OBJECTIVE »
Transcribe only the lines of the listing below from the one holding "const ladderBarrel = new THREE.Group();" through the one holding "from bpy.props import", inclusive, without any change.

DATA SUPPLIED »

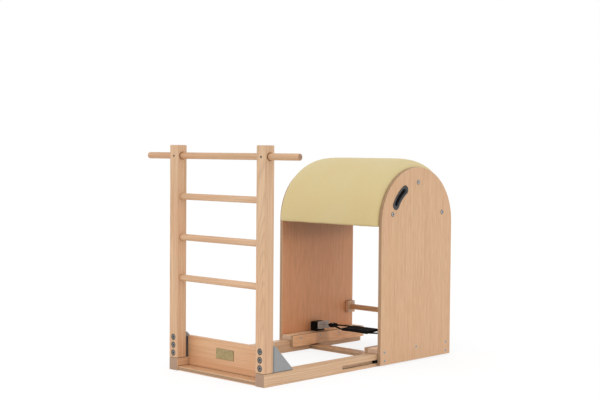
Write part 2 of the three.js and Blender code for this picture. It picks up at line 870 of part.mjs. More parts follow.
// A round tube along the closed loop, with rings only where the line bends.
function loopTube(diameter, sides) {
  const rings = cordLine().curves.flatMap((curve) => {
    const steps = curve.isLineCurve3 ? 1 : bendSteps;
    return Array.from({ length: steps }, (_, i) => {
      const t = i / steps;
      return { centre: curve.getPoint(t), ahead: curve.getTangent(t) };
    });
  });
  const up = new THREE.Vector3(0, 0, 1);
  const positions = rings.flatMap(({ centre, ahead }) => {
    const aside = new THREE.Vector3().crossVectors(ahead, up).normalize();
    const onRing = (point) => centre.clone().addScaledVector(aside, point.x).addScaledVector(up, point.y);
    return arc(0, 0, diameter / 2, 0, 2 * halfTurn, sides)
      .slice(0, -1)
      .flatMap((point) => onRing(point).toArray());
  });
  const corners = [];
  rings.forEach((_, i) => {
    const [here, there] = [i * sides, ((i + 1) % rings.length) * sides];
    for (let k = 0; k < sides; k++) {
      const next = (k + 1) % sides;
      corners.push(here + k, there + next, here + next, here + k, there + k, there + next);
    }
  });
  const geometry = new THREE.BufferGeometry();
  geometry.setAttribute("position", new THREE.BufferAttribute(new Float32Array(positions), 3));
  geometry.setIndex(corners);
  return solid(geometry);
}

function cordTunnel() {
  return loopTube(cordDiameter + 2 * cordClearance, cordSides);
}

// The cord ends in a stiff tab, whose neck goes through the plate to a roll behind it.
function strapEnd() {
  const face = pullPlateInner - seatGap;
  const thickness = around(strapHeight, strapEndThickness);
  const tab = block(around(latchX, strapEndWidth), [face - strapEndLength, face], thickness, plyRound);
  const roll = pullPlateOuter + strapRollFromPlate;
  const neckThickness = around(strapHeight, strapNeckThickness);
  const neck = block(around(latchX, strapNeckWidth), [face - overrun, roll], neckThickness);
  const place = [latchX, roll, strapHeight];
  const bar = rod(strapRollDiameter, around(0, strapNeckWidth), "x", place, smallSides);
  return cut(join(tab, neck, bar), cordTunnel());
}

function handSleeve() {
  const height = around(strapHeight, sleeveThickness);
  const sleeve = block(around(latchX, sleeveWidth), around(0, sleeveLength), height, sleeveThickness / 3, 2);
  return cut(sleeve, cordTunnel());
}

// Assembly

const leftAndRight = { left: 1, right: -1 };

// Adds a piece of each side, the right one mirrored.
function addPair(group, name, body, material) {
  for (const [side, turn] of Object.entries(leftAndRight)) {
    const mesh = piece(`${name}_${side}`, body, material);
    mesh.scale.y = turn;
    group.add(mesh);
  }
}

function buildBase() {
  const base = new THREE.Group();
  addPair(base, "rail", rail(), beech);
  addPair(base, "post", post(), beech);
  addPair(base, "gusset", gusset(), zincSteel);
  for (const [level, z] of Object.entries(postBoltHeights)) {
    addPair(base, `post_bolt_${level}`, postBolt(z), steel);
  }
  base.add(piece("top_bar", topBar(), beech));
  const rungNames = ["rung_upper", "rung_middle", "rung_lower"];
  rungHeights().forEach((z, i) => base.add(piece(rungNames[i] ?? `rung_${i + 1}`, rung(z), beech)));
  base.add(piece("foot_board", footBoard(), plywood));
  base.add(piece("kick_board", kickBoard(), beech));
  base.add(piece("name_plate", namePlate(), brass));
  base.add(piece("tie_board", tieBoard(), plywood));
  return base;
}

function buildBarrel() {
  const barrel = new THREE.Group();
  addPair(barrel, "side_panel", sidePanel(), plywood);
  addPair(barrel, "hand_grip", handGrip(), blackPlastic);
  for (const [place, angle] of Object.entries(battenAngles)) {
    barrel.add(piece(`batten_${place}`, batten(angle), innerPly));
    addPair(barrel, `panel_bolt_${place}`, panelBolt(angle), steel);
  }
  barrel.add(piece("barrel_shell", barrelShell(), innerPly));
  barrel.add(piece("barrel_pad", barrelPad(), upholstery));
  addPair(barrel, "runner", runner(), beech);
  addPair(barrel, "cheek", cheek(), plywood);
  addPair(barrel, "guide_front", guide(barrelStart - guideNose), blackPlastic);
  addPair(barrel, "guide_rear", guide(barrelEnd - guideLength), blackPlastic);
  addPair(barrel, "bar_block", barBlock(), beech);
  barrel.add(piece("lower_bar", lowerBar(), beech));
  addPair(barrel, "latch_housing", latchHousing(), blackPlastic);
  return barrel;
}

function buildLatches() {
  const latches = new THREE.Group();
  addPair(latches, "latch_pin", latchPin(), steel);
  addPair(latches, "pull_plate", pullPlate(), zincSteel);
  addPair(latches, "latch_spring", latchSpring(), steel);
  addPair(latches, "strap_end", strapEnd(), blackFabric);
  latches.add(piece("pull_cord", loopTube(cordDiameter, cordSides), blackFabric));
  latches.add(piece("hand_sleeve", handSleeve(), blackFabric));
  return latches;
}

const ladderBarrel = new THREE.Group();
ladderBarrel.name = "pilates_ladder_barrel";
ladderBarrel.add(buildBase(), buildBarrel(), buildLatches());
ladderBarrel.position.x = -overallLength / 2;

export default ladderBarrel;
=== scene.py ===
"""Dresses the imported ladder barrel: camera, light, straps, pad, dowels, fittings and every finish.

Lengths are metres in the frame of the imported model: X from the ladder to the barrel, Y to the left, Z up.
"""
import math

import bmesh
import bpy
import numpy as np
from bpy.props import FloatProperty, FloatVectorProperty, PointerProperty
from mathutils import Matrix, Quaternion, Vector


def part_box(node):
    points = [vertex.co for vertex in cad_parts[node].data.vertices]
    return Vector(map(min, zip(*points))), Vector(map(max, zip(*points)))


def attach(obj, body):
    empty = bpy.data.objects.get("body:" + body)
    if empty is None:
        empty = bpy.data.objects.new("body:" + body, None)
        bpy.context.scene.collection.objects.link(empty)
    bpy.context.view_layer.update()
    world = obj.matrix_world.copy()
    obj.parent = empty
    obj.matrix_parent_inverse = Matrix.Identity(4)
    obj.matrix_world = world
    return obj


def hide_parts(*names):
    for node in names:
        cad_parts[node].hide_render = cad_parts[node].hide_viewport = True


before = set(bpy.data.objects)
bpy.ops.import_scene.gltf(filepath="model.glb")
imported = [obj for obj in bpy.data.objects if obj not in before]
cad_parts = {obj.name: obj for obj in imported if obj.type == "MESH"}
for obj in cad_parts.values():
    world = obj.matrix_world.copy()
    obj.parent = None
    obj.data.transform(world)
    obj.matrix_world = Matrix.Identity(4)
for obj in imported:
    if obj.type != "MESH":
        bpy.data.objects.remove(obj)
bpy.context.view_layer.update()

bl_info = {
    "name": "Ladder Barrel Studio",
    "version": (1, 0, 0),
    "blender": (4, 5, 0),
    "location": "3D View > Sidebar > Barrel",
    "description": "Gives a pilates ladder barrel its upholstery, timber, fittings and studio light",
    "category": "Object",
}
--
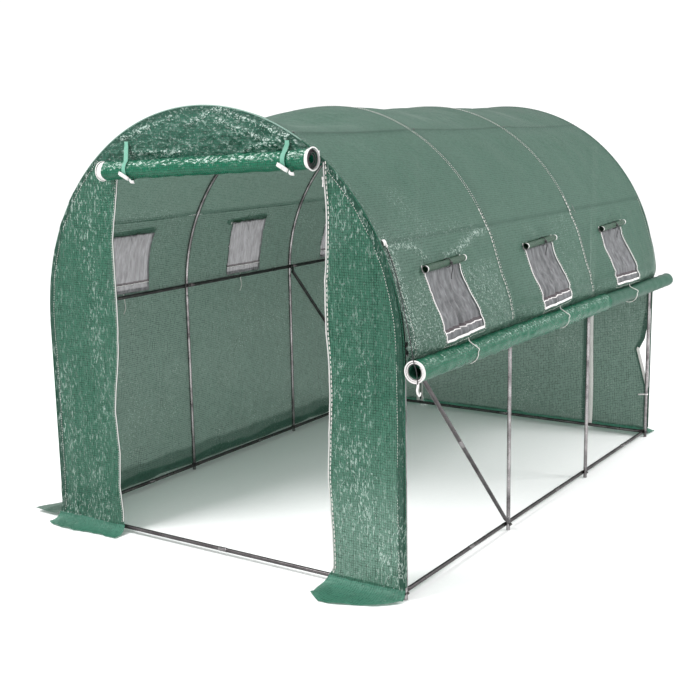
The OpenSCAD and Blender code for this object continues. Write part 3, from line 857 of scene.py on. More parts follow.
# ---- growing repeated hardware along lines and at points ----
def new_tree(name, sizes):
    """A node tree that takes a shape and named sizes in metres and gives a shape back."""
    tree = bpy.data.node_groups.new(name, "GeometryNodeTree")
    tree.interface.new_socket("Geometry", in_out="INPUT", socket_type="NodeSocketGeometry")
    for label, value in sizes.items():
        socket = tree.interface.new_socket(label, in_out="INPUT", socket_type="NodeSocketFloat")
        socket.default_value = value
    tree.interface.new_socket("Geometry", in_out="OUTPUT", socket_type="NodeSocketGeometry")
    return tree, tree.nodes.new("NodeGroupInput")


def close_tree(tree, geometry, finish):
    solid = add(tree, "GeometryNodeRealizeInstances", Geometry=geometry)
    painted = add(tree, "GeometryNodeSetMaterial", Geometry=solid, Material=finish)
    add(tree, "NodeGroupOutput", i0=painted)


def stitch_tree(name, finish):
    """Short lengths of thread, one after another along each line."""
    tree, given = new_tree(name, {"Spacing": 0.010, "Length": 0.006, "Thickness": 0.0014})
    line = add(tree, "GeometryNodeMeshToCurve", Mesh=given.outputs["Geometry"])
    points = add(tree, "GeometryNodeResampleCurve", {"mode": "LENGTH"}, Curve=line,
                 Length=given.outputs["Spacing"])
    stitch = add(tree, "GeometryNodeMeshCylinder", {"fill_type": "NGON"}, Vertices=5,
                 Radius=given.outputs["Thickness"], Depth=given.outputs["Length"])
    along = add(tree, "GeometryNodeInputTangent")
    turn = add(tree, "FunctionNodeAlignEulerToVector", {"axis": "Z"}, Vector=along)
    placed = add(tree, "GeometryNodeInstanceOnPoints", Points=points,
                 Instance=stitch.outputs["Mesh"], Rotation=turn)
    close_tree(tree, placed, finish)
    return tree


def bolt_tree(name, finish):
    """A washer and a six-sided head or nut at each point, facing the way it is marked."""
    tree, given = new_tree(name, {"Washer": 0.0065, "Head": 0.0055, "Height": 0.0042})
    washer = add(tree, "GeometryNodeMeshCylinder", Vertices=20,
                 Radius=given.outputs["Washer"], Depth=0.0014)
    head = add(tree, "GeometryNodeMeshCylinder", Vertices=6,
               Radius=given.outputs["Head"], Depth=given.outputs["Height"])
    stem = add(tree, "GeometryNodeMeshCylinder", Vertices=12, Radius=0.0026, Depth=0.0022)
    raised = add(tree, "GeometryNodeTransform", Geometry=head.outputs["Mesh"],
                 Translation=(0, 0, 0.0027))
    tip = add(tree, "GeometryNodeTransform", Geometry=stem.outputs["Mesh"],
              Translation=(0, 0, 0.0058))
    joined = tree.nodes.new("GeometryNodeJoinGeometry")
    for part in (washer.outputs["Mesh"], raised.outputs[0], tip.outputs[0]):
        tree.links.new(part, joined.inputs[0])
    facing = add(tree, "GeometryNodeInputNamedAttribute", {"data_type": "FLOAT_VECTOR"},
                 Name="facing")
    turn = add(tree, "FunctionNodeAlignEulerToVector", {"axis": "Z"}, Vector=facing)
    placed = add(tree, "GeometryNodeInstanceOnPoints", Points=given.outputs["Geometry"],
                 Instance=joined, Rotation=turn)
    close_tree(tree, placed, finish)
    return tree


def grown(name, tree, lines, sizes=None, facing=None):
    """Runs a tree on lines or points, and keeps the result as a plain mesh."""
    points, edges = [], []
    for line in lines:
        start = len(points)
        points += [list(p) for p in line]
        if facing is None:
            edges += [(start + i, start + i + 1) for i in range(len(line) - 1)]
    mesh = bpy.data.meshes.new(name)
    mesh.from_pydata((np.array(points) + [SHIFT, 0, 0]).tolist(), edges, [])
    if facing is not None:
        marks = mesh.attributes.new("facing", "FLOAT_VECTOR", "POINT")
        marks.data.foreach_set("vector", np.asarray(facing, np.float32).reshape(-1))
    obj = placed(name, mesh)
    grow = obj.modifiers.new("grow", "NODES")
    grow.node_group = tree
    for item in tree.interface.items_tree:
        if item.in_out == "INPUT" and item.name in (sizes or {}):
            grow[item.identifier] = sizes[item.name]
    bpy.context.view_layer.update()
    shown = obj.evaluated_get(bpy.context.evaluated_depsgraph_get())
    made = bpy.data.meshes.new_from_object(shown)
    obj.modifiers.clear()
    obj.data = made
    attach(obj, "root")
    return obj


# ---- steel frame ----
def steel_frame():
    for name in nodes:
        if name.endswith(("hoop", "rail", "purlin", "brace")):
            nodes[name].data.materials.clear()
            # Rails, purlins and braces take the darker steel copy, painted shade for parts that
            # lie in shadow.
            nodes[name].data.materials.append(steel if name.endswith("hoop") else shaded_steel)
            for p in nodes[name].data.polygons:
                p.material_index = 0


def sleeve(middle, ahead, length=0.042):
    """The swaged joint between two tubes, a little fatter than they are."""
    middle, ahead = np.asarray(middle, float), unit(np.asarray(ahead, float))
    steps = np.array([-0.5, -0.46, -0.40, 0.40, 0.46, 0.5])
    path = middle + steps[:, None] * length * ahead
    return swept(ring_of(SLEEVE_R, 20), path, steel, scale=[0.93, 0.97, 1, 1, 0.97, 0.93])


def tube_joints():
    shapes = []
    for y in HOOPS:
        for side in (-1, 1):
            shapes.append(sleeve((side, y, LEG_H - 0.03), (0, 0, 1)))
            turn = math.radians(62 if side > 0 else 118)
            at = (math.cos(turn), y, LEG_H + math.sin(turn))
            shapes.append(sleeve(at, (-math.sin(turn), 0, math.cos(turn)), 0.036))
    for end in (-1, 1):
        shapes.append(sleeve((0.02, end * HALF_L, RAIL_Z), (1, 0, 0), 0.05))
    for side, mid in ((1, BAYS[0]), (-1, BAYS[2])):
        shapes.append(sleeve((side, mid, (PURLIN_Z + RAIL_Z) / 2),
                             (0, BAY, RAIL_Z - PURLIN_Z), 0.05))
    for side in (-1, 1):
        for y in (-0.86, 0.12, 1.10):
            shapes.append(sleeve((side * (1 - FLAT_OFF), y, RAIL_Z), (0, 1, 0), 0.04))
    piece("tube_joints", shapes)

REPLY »
const ladderBarrel = new THREE.Group();
ladderBarrel.name = "pilates_ladder_barrel";
ladderBarrel.add(buildBase(), buildBarrel(), buildLatches());
ladderBarrel.position.x = -overallLength / 2;

export default ladderBarrel;
=== scene.py ===
"""Dresses the imported ladder barrel: camera, light, straps, pad, dowels, fittings and every finish.

Lengths are metres in the frame of the imported model: X from the ladder to the barrel, Y to the left, Z up.
"""
import math

import bmesh
import bpy
import numpy as np
from bpy.props import FloatProperty, FloatVectorProperty, PointerProperty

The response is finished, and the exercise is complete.